● **Your goal**:
In full and without alteration, give the listing again.

#####

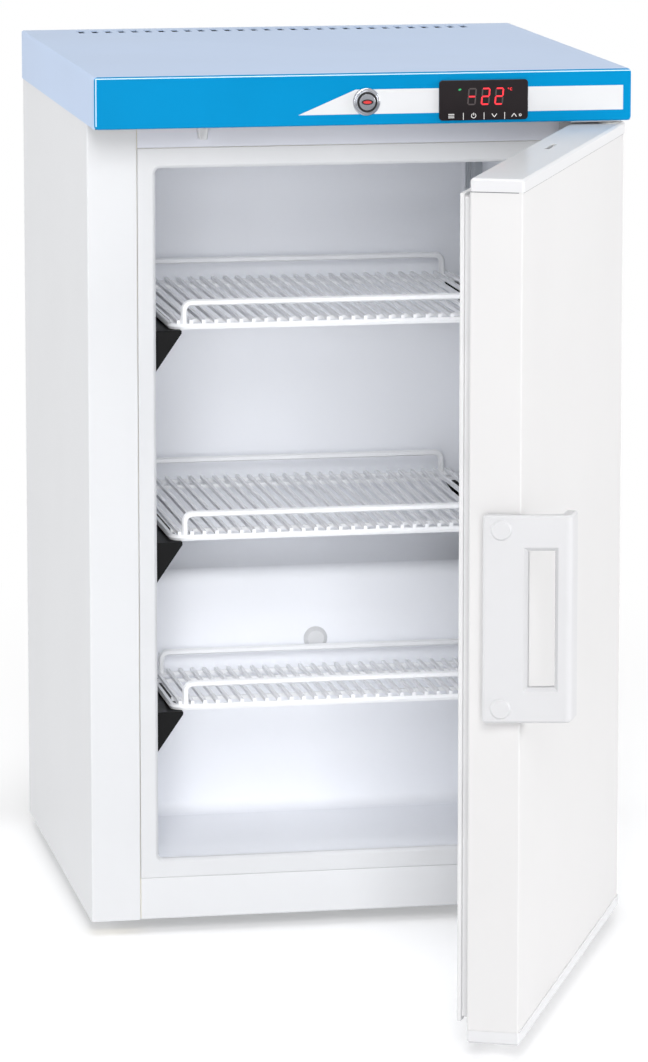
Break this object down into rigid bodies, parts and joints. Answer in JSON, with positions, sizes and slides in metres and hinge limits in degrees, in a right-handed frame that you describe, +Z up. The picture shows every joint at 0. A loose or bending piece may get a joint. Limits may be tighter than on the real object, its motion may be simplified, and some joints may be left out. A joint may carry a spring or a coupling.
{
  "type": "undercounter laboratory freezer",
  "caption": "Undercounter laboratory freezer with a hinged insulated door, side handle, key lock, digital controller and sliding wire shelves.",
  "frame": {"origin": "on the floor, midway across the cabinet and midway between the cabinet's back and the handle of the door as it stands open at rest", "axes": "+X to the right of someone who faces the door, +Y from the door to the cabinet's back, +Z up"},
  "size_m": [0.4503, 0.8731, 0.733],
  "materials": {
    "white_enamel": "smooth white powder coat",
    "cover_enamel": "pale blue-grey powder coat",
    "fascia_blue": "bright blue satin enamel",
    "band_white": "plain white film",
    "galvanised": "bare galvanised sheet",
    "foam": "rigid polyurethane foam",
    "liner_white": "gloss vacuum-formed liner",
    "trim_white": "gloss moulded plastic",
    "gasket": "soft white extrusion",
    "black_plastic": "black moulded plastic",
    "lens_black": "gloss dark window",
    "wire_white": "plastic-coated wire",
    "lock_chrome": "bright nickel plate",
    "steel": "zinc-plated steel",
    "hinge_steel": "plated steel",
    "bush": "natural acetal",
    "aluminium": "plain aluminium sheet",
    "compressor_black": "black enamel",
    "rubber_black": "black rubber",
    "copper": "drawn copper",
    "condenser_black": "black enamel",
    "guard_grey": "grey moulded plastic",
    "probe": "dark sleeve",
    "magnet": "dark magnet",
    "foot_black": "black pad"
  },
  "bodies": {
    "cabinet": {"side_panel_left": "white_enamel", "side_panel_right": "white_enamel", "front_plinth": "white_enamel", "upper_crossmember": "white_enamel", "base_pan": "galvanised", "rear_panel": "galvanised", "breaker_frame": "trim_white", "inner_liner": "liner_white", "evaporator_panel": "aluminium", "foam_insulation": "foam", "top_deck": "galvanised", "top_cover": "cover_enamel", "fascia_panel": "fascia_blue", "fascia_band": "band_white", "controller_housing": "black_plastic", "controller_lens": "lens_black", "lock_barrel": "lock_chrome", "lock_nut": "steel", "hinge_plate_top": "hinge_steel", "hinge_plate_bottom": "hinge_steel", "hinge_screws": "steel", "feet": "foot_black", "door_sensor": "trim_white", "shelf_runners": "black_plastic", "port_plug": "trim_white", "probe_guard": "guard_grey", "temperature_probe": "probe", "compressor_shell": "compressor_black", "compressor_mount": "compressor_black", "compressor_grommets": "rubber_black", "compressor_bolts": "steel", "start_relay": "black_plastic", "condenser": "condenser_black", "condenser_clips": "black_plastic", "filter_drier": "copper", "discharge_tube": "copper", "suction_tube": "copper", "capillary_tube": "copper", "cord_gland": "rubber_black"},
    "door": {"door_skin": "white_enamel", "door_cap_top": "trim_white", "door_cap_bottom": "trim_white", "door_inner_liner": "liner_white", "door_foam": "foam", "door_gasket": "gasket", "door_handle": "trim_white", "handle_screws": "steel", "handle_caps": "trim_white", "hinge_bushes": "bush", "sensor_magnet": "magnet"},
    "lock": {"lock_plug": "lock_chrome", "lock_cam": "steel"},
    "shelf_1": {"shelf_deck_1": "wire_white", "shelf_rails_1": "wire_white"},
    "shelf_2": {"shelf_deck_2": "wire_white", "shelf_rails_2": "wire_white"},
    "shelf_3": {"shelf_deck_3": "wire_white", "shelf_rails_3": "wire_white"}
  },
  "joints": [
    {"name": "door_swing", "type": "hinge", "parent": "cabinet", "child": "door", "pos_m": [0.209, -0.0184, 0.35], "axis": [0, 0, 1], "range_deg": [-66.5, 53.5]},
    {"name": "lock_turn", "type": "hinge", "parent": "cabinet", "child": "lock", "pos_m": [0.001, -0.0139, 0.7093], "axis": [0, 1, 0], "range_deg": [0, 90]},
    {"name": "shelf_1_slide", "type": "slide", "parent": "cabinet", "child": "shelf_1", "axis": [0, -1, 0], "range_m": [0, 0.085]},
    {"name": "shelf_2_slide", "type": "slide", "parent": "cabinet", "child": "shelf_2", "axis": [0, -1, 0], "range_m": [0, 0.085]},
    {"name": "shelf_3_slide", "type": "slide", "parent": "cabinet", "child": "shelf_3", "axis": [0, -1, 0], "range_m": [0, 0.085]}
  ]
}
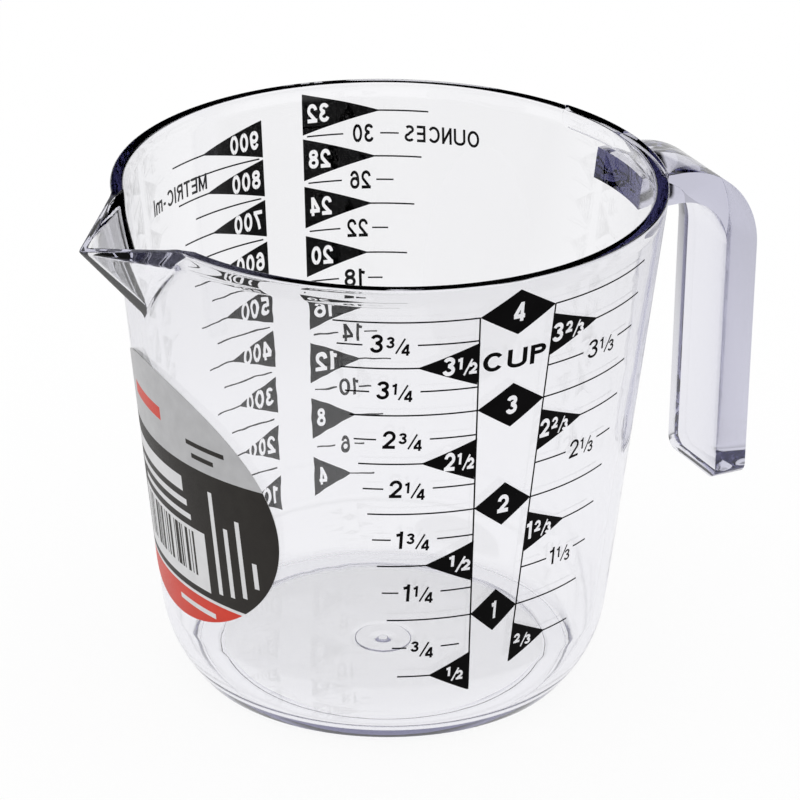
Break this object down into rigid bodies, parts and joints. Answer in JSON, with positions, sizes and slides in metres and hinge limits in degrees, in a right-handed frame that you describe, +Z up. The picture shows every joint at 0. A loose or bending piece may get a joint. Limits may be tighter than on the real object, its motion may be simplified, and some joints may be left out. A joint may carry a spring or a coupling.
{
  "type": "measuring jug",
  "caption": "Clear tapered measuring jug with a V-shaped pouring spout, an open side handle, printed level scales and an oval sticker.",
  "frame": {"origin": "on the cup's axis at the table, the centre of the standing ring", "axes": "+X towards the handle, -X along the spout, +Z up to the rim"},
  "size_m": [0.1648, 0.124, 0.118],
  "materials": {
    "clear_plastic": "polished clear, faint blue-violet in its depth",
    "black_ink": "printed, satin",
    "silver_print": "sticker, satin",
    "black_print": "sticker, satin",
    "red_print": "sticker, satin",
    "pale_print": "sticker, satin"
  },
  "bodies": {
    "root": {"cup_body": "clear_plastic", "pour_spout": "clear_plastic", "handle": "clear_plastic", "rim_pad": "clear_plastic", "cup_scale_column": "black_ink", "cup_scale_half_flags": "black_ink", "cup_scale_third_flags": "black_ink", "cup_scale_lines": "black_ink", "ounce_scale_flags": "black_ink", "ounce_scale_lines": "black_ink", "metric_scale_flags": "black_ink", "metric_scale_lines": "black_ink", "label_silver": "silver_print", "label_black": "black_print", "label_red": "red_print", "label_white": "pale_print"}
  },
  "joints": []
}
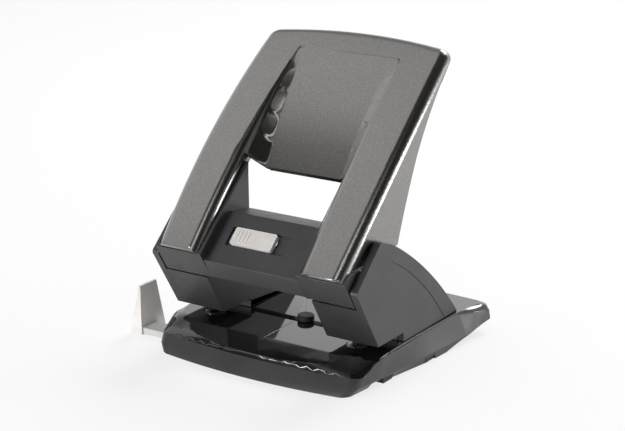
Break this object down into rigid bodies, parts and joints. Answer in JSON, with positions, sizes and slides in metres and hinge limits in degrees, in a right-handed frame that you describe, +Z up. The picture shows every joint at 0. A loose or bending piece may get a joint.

#####

● **Written answer**:
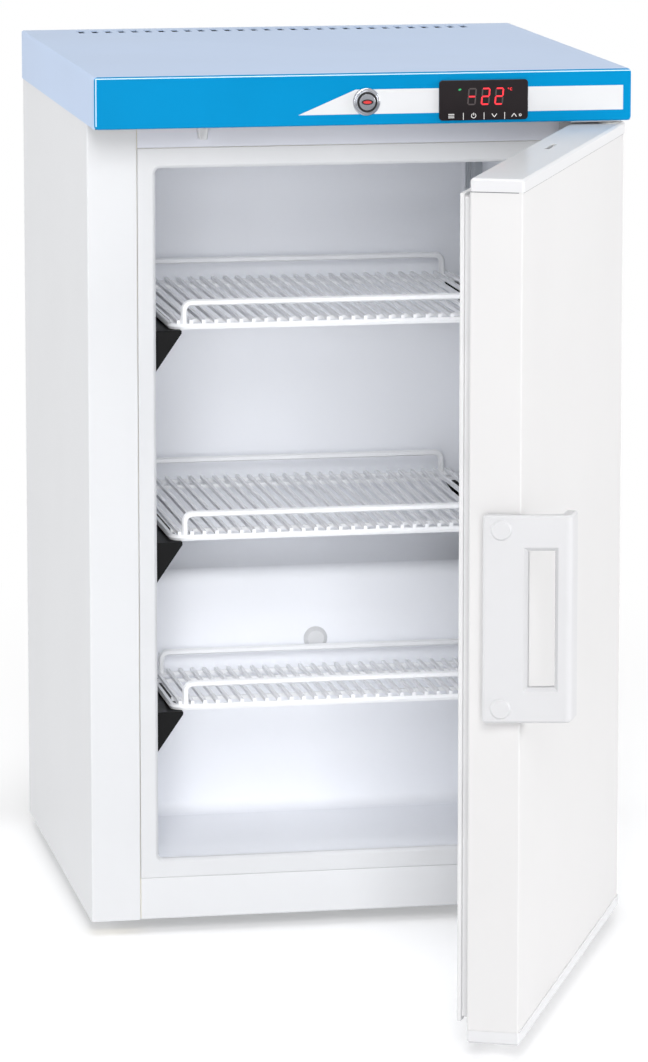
Break this object down into rigid bodies, parts and joints. Answer in JSON, with positions, sizes and slides in metres and hinge limits in degrees, in a right-handed frame that you describe, +Z up. The picture shows every joint at 0. A loose or bending piece may get a joint. Limits may be tighter than on the real object, its motion may be simplified, and some joints may be left out. A joint may carry a spring or a coupling.
{
  "type": "undercounter laboratory freezer",
  "caption": "Undercounter laboratory freezer with a hinged insulated door, side handle, key lock, digital controller and sliding wire shelves.",
  "frame": {"origin": "on the floor, midway across the cabinet and midway between the cabinet's back and the handle of the door as it stands open at rest", "axes": "+X to the right of someone who faces the door, +Y from the door to the cabinet's back, +Z up"},
  "size_m": [0.4503, 0.8731, 0.733],
  "materials": {
    "white_enamel": "smooth white powder coat",
    "cover_enamel": "pale blue-grey powder coat",
    "fascia_blue": "bright blue satin enamel",
    "band_white": "plain white film",
    "galvanised": "bare galvanised sheet",
    "foam": "rigid polyurethane foam",
    "liner_white": "gloss vacuum-formed liner",
    "trim_white": "gloss moulded plastic",
    "gasket": "soft white extrusion",
    "black_plastic": "black moulded plastic",
    "lens_black": "gloss dark window",
    "wire_white": "plastic-coated wire",
    "lock_chrome": "bright nickel plate",
    "steel": "zinc-plated steel",
    "hinge_steel": "plated steel",
    "bush": "natural acetal",
    "aluminium": "plain aluminium sheet",
    "compressor_black": "black enamel",
    "rubber_black": "black rubber",
    "copper": "drawn copper",
    "condenser_black": "black enamel",
    "guard_grey": "grey moulded plastic",
    "probe": "dark sleeve",
    "magnet": "dark magnet",
    "foot_black": "black pad"
  },
  "bodies": {
    "cabinet": {"side_panel_left": "white_enamel", "side_panel_right": "white_enamel", "front_plinth": "white_enamel", "upper_crossmember": "white_enamel", "base_pan": "galvanised", "rear_panel": "galvanised", "breaker_frame": "trim_white", "inner_liner": "liner_white", "evaporator_panel": "aluminium", "foam_insulation": "foam", "top_deck": "galvanised", "top_cover": "cover_enamel", "fascia_panel": "fascia_blue", "fascia_band": "band_white", "controller_housing": "black_plastic", "controller_lens": "lens_black", "lock_barrel": "lock_chrome", "lock_nut": "steel", "hinge_plate_top": "hinge_steel", "hinge_plate_bottom": "hinge_steel", "hinge_screws": "steel", "feet": "foot_black", "door_sensor": "trim_white", "shelf_runners": "black_plastic", "port_plug": "trim_white", "probe_guard": "guard_grey", "temperature_probe": "probe", "compressor_shell": "compressor_black", "compressor_mount": "compressor_black", "compressor_grommets": "rubber_black", "compressor_bolts": "steel", "start_relay": "black_plastic", "condenser": "condenser_black", "condenser_clips": "black_plastic", "filter_drier": "copper", "discharge_tube": "copper", "suction_tube": "copper", "capillary_tube": "copper", "cord_gland": "rubber_black"},
    "door": {"door_skin": "white_enamel", "door_cap_top": "trim_white", "door_cap_bottom": "trim_white", "door_inner_liner": "liner_white", "door_foam": "foam", "door_gasket": "gasket", "door_handle": "trim_white", "handle_screws": "steel", "handle_caps": "trim_white", "hinge_bushes": "bush", "sensor_magnet": "magnet"},
    "lock": {"lock_plug": "lock_chrome", "lock_cam": "steel"},
    "shelf_1": {"shelf_deck_1": "wire_white", "shelf_rails_1": "wire_white"},
    "shelf_2": {"shelf_deck_2": "wire_white", "shelf_rails_2": "wire_white"},
    "shelf_3": {"shelf_deck_3": "wire_white", "shelf_rails_3": "wire_white"}
  },
  "joints": [
    {"name": "door_swing", "type": "hinge", "parent": "cabinet", "child": "door", "pos_m": [0.209, -0.0184, 0.35], "axis": [0, 0, 1], "range_deg": [-66.5, 53.5]},
    {"name": "lock_turn", "type": "hinge", "parent": "cabinet", "child": "lock", "pos_m": [0.001, -0.0139, 0.7093], "axis": [0, 1, 0], "range_deg": [0, 90]},
    {"name": "shelf_1_slide", "type": "slide", "parent": "cabinet", "child": "shelf_1", "axis": [0, -1, 0], "range_m": [0, 0.085]},
    {"name": "shelf_2_slide", "type": "slide", "parent": "cabinet", "child": "shelf_2", "axis": [0, -1, 0], "range_m": [0, 0.085]},
    {"name": "shelf_3_slide", "type": "slide", "parent": "cabinet", "child": "shelf_3", "axis": [0, -1, 0], "range_m": [0, 0.085]}
  ]
}
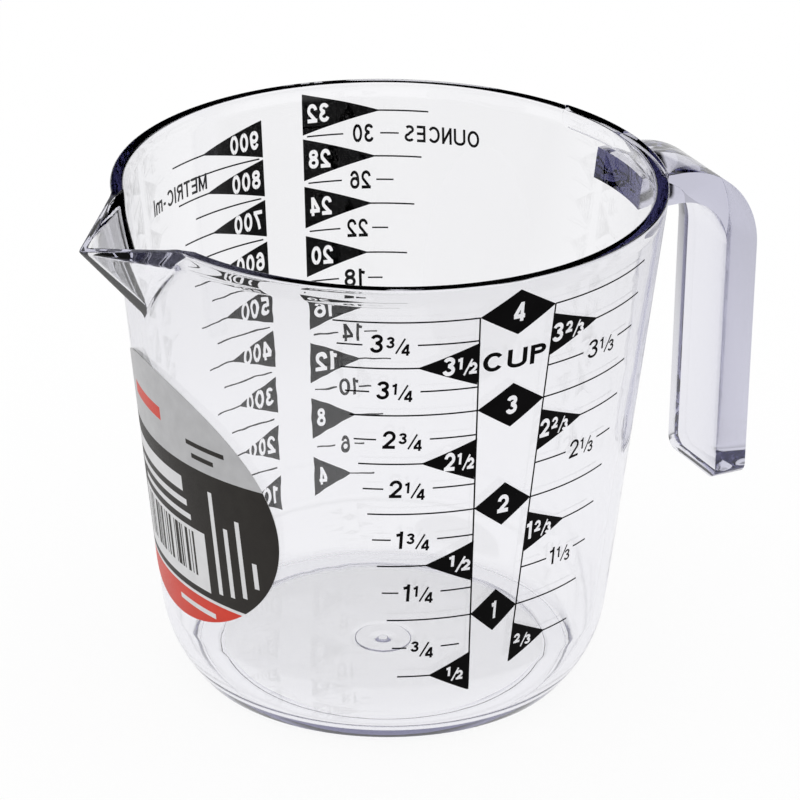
Break this object down into rigid bodies, parts and joints. Answer in JSON, with positions, sizes and slides in metres and hinge limits in degrees, in a right-handed frame that you describe, +Z up. The picture shows every joint at 0. A loose or bending piece may get a joint. Limits may be tighter than on the real object, its motion may be simplified, and some joints may be left out. A joint may carry a spring or a coupling.
{
  "type": "measuring jug",
  "caption": "Clear tapered measuring jug with a V-shaped pouring spout, an open side handle, printed level scales and an oval sticker.",
  "frame": {"origin": "on the cup's axis at the table, the centre of the standing ring", "axes": "+X towards the handle, -X along the spout, +Z up to the rim"},
  "size_m": [0.1648, 0.124, 0.118],
  "materials": {
    "clear_plastic": "polished clear, faint blue-violet in its depth",
    "black_ink": "printed, satin",
    "silver_print": "sticker, satin",
    "black_print": "sticker, satin",
    "red_print": "sticker, satin",
    "pale_print": "sticker, satin"
  },
  "bodies": {
    "root": {"cup_body": "clear_plastic", "pour_spout": "clear_plastic", "handle": "clear_plastic", "rim_pad": "clear_plastic", "cup_scale_column": "black_ink", "cup_scale_half_flags": "black_ink", "cup_scale_third_flags": "black_ink", "cup_scale_lines": "black_ink", "ounce_scale_flags": "black_ink", "ounce_scale_lines": "black_ink", "metric_scale_flags": "black_ink", "metric_scale_lines": "black_ink", "label_silver": "silver_print", "label_black": "black_print", "label_red": "red_print", "label_white": "pale_print"}
  },
  "joints": []
}
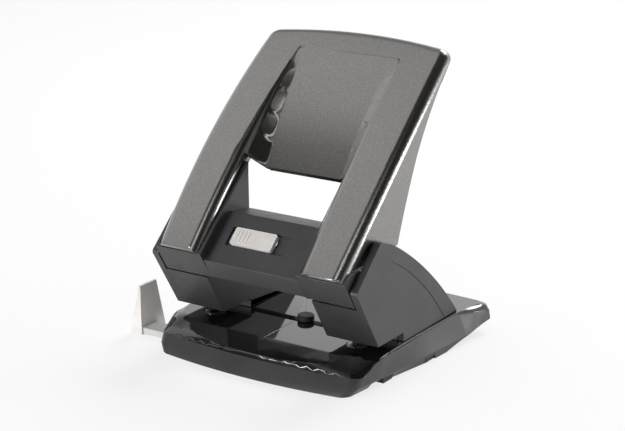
Break this object down into rigid bodies, parts and joints. Answer in JSON, with positions, sizes and slides in metres and hinge limits in degrees, in a right-handed frame that you describe, +Z up. The picture shows every joint at 0. A loose or bending piece may get a joint.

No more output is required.